如何为 seq2seq 模型准备数据？

Question

我正在使用序列到序列 lstm 模型构建机器翻译（英语-法语）。

我看过keras seq2seq-lstm 的例子，我无法理解如何从文本中准备数据，这是用于准备数据的for循环。但是里面的东西我有点看不懂。

for i, (input_text, target_text) in enumerate(zip(input_texts, target_texts)):
    for t, char in enumerate(input_text):
        encoder_input_data[i, t, input_token_index[char]] = 1.
    encoder_input_data[i, t + 1:, input_token_index[' ']] = 1.
    for t, char in enumerate(target_text):
        # decoder_target_data is ahead of decoder_input_data by one timestep
        decoder_input_data[i, t, target_token_index[char]] = 1.
        if t > 0:
            # decoder_target_data will be ahead by one timestep
            # and will not include the start character.
            decoder_target_data[i, t - 1, target_token_index[char]] = 1.
    decoder_input_data[i, t + 1:, target_token_index[' ']] = 1.
    decoder_target_data[i, t:, target_token_index[' ']] = 1.

为什么我们需要三个不同的数据，encoder_input、decoder_input 和 decoder_ouput？

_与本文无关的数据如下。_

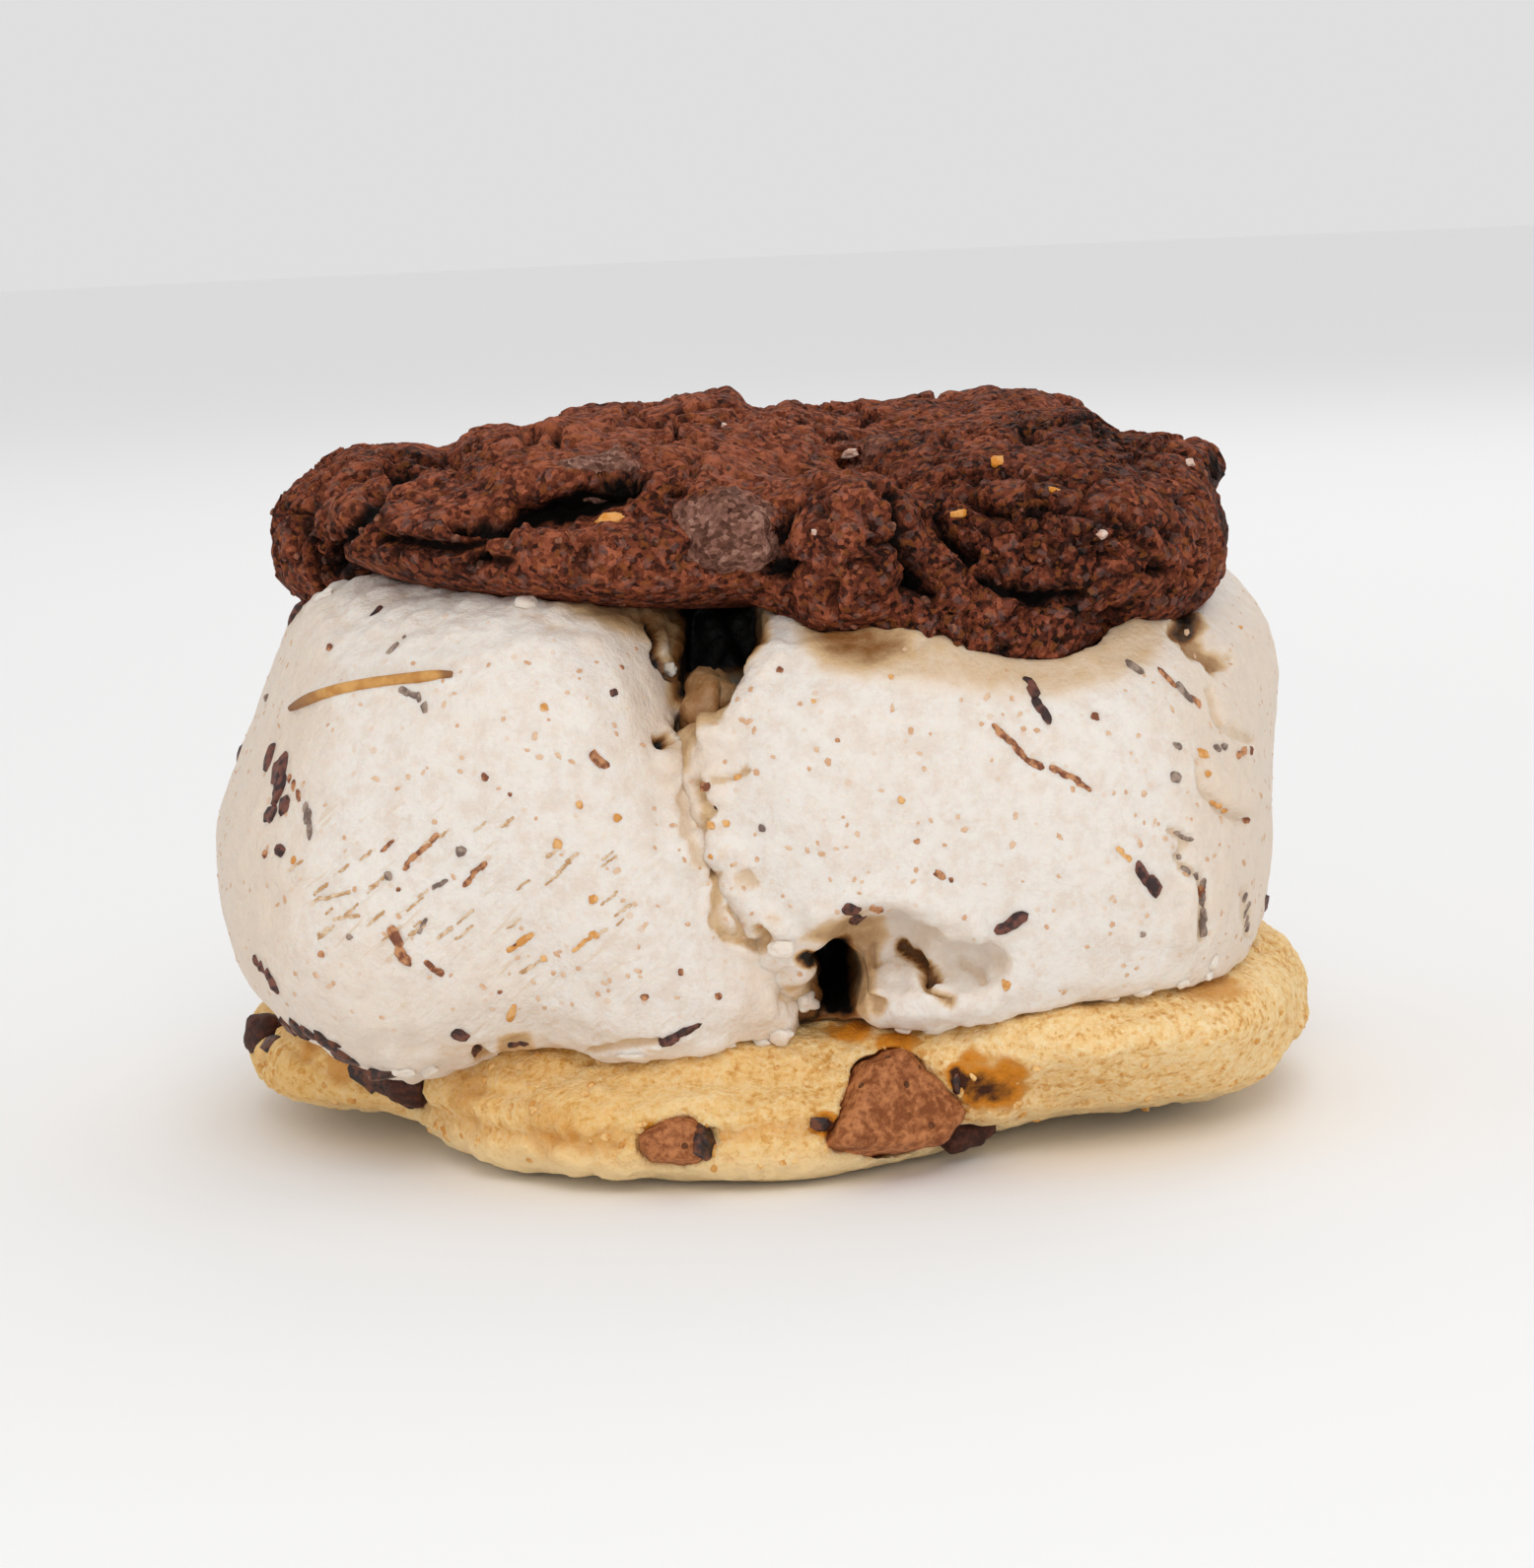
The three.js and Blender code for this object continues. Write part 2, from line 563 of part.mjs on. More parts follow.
function chunksOf(geometry, rows, touchAt, firstSeed) {
  return rows.map((row, index) => chunk(touchAt(geometry, row[1], row[2]), row, firstSeed + index));
}

const touchAzimuth = (geometry, degrees, height) => touchRound(geometry, degToRad(degrees), height);

// Flakes in the ice cream. A row is x, z, length, width and turn in degrees.
const FLAKES_LEFT = [
  [-38.9, 29.3, 5.8, 2.6, 80],
  [-36.7, 25.6, 3, 0.9, -60],
  [-27.6, 19.6, 2.6, 1.1, -45],
  [-26, 18.7, 2, 1, -20],
  [-12.1, 33.7, 1.9, 0.9, -25],
  [-40.2, 14.8, 3, 1.2, -65],
  [-22.9, 27, 1.5, 1.2, 0],
];
const FLAKES_RIGHT = [
  [20.3, 36, 3.6, 1.3, -65],
  [18.5, 33, 4.2, 0.9, -45],
  [22.6, 30.2, 3.4, 0.8, -28],
  [31.9, 34.6, 3.4, 1, -42],
  [28.1, 21.9, 3.8, 1.1, -58],
  [6.2, 21.9, 1.9, 1.4, 10],
  [17.7, 19.8, 2.6, 1.6, 20],
  [32.8, 29.5, 4.4, 1, 82],
  [33.1, 20.5, 6, 1.1, 88],
];
const FLAKE_DEPTH = 1.5;
const FLAKE_CORNERS = 9;
const SCATTERED_FLAKES = 9; // on each scoop, round its side and back
const SCATTER_LOW = 16;
const SCATTER_HIGH = 35;

function flake(place, length, width, turn, seed) {
  const shape = nugget(new THREE.Vector3(length, width, FLAKE_DEPTH), seed, FLAKE_CORNERS);
  return solid(seated(shape, place, turn, FLAKE_PROUD, FLAKE_DEPTH));
}

function flakesOf(geometry, rows, firstAzimuth, lastAzimuth, seed) {
  const shown = rows.map(([x, z, length, width, turn], index) =>
    flake(touchFront(geometry, x, z), length, width, degToRad(turn), seed + index),
  );
  const scattered = Array.from({ length: SCATTERED_FLAKES }, (_, index) => {
    const draw = (axis) => hash(index, axis, 0, seed);
    const azimuth = lerp(firstAzimuth, lastAzimuth, (index + draw(0)) / SCATTERED_FLAKES);
    const place = touchRound(geometry, degToRad(azimuth), lerp(SCATTER_LOW, SCATTER_HIGH, draw(1)));
    return flake(place, lerp(2, 4.6, draw(2)), lerp(0.9, 1.8, draw(3)), Math.PI * draw(4), seed - index);
  });
  return joined([...shown, ...scattered]);
}

// The thin curved shaving on the left scoop, laid on it from point to point.
const SHAVING_RADIUS = 0.55;
const SHAVING_ROUTE = [
  [-37.4, 35.6],
  [-35.4, 37.2],
  [-32.6, 38.2],
  [-29, 38.8],
  [-25.6, 39.2],
  [-23.2, 39.4],
];

function shaving(geometry) {
  const route = SHAVING_ROUTE.map(([x, z]) => {
    const { point, outward } = touchFront(geometry, x, z);
    return point.addScaledVector(outward, SHAVING_RADIUS * 0.3);
  });
  const section = new THREE.Shape().absarc(0, 0, SHAVING_RADIUS, 0, 2 * Math.PI);
  const extrudePath = new THREE.CatmullRomCurve3(route);
  const options = { extrudePath, steps: 10, curveSegments: 3, bevelEnabled: false };
  return solid(new THREE.ExtrudeGeometry(section, options));
}

function seamCrumbs(geometry) {
  const crumbs = SEAM_CRUMBS.map(([x, z, width], index) => {
    const size = new THREE.Vector3(width, width * 0.85, width);
    const place = touchFront(geometry, x, z);
    return solid(seated(nugget(size, 80 + index, 12, 0.85), place, index, width * 0.2, width));
  });
  return joined(crumbs);
}

// ---- The object ----
const CRUMB_ROUGHNESS = 0.88;
const SATIN_ROUGHNESS = 0.48;
const FINISHES = {
  chocolateCookie: { color: 0x5f3728, roughness: CRUMB_ROUGHNESS },
  goldenCookie: { color: 0xdcb070, roughness: CRUMB_ROUGHNESS },
  iceCream: { color: 0xe9dfd3, roughness: SATIN_ROUGHNESS },
  milk: { color: 0x9a5f38, roughness: SATIN_ROUGHNESS },
  dark: { color: 0x3a2018, roughness: SATIN_ROUGHNESS },
};

const sandwich = new THREE.Group();

function addPiece(name, geometry, finish) {
  const material = new THREE.MeshStandardMaterial({ ...FINISHES[finish], metalness: 0 });
  const piece = new THREE.Mesh(geometry, material);
  piece.name = name;
  sandwich.add(piece);
}

const base = bottomCookie();
const top = topCookie();
const baseChunks = [
  ...chunksOf(base, BASE_CHUNKS_FRONT, touchFront, 60),
  ...chunksOf(base, BASE_CHUNKS_ROUND, touchAzimuth, 65),
];
const topChunks = [
  ...chunksOf(top, TOP_CHUNKS_FRONT, touchFront, 75),
  ...chunksOf(top, TOP_CHUNKS_ABOVE, touchAbove, 76),
];
const allGrown = (chunks) => joined(chunks.map(({ geometry }) => grown(geometry)));
const baseHoles = allGrown(baseChunks);
const topHoles = allGrown(topChunks);
const cookieRoom = joined([grown(base), grown(top), baseHoles, topHoles]);

const leftSkin = scoop(LEFT_LUMPS, 41);
const rightSkin = scoop(RIGHT_LUMPS, 51);
const openings = voidCut().add(hollows(CAVE_LUMPS));
const leftBody = solid(leftSkin).subtract(openings).add(seamCrumbs(leftSkin)).subtract(cookieRoom);
const leftGeometry = geometryOf(leftBody);
const leftFlakes = flakesOf(leftGeometry, FLAKES_LEFT, 105, 195, 90).add(shaving(leftGeometry));
const leftScoop = geometryOf(solid(leftGeometry).add(leftFlakes));
const nudges = [-1, 1].flatMap((way) => [[way, 0, 0], [0, way, 0], [0, 0, way]]);
const nudged = nudges.map((nudge) => solid(leftScoop).translate(nudge.map((way) => way * CLEARANCE)));
const leftRoom = joined([grown(leftScoop), ...nudged]); // its torn folds need the nudges as well
const rightBody = solid(rightSkin).subtract(openings).subtract(hollows(HOLLOW_LUMPS)).subtract(cookieRoom);
const rightGeometry = geometryOf(rightBody.subtract(leftRoom));
const rightFlakes = flakesOf(rightGeometry, FLAKES_RIGHT, -30, 80, 120).subtract(leftRoom);

addPiece("bottom_cookie", geometryOf(solid(base).subtract(baseHoles)), "goldenCookie");
addPiece("top_cookie", geometryOf(solid(top).subtract(topHoles)), "chocolateCookie");
addPiece("scoop_left", leftScoop, "iceCream");
addPiece("scoop_right", geometryOf(solid(rightGeometry).add(rightFlakes)), "iceCream");
baseChunks.forEach(({ kind, geometry }, index) => addPiece(`base_chunk_${index + 1}`, geometry, kind));
topChunks.forEach(({ kind, geometry }, index) => addPiece(`top_chunk_${index + 1}`, geometry, kind));

export default sandwich;
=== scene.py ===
"""An ice cream sandwich: two scoops of flecked ice cream between a dark and a golden cookie.

Each operator makes one piece, or a group of like pieces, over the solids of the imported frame. The scene is
in metres with +Z up; the relief is worked out in millimetres.
"""
import math
import bmesh
import bpy
import numpy as np
from bpy.props import FloatProperty, FloatVectorProperty, IntProperty, PointerProperty
from mathutils import Matrix, Vector
from mathutils.bvhtree import BVHTree


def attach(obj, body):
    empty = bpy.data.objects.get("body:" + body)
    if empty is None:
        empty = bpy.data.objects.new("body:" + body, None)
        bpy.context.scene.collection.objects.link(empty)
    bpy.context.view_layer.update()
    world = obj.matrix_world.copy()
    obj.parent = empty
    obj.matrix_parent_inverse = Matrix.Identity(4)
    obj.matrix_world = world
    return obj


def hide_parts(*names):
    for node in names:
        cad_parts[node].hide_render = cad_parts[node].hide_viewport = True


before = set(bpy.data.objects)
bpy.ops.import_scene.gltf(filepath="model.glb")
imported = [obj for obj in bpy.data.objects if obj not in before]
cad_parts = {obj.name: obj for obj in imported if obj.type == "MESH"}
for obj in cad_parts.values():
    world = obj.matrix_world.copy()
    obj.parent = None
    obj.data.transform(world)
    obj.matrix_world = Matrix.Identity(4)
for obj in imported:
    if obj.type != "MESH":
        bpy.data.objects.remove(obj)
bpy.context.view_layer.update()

bl_info = {
    "name": "Ice Cream Sandwich",
    "version": (1, 0, 0),
    "blender": (4, 5, 0),
    "location": "View3D > Sidebar > Sandwich",
    "description": "Cookies, scoops, chocolate and crumbs of an ice cream sandwich",
    "category": "Add Mesh",
}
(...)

for t, char in enumerate(target_text):
    decoder_input_data[i, t, target_token_index[char]] = 1.
    if t > 0:
    # decoder_target_data will be ahead by one timestep
    # and will not include the start character.
        decoder_target_data[i, t - 1, target_token_index[char]] = 1.
         # why it's t - 1 shouldn't it be t + 1

这里说decoder target会提前一个timestep，我说的提前是什么意思，不是说"t + 1"而不是"t - 1"吗。我读过"we have to offset decoder_target_data by one timestep."这里是什么意思？

如果可能的话，您能否完整解释一下这个 for 循环 以及我在为未来的 seq2seq 模型准备数据时要记住的任何要点？我的意思是我们如何为模型准备数据？很混乱。

Answer 1

好的，我假设您阅读了第 11 行到第 34 行 ("Summary of the Algorithm")，因此您了解这个特定序列 2 序列模型背后的基本思想。首先编码器产生 2 "state vectors"（潜在的 "something"）。然后它被送到一个解码器，它...不管怎样，让我们一步一步地看一下（第 127-132 行）：

# Define an input sequence and process it.
encoder_inputs = Input(shape=(None, num_encoder_tokens))
encoder = LSTM(latent_dim, return_state=True)
encoder_outputs, state_h, state_c = encoder(encoder_inputs)
# We discard `encoder_outputs` and only keep the states.
encoder_states = [state_h, state_c]

有两个"states"，关于LSTM，看这里： https://keras.io/layers/recurrent/ 在 "Output shape" 下。它是处理输入序列后的内部状态 - 或批处理中所有序列的状态数组（按行）。产生的输出被忽略。 latent_dim 表示 LSTM 单元的数量（第 60 行：它是 256）——它还将确定状态向量的大小。

下一个：

# Set up the decoder, using `encoder_states` as initial state.
decoder_inputs = Input(shape=(None, num_decoder_tokens))
# We set up our decoder to return full output sequences,
# and to return internal states as well. We don't use the
# return states in the training model, but we will use them in inference.
decoder_lstm = LSTM(latent_dim, return_sequences=True, return_state=True)
decoder_outputs, _, _ = decoder_lstm(decoder_inputs,
                                     initial_state=encoder_states)
decoder_dense = Dense(num_decoder_tokens, activation='softmax')
decoder_outputs = decoder_dense(decoder_outputs)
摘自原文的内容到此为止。